Да, именно шуткой истории многим казалась эпидемия перемены прежних фамилий — не менее массовая, чем переименование улиц и городов. Было вполне понятно и вполне отвратительно (последнее, впрочем, понимали не многие), когда молодые люди, спешно врастая в советскую жизнь, отрекались через газету от старорежимных родителей, марающих своим прошлым незапятнанные биографии отпрысков («Чем вы занимались до 17-го года?»). Но многое выглядело и безобидным, вызывающим лишь улыбку.

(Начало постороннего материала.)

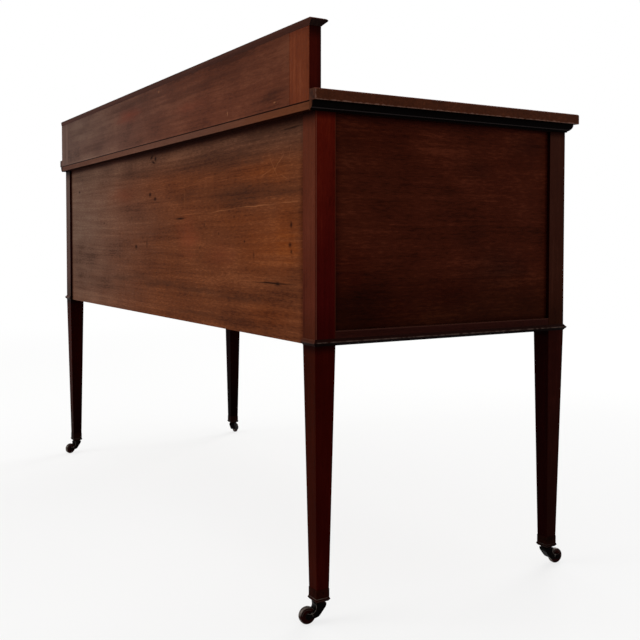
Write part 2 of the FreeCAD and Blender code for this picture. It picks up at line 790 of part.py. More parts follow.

«Наконец-то! Какашкин меняет фамилию на Любимов!» Или: «Мазепа меняет фамилию на Сергей Грядущий. Глуп ты, Грядущий, вот что я тебе скажу». Так веселился тонкий и умный Ильф, а, скажем, Горького раздражали даже и такие насмешки:
«Многим смешно читать, что люди изменяют фамилии Свинухин, Собакин, Кутейников, Попов, Свищев и т. д. на фамилии Ленский, Новый, Партизанов… Это не смешно, ибо это говорит о росте человеческого достоинства…»
Как, вероятно, и Никольскую необходимо переименовать в улицу 25 Октября, дабы живущие на ней явственней ощущали этот рост — не абстрактного «человеческого», а нового, чисто советского достоинства.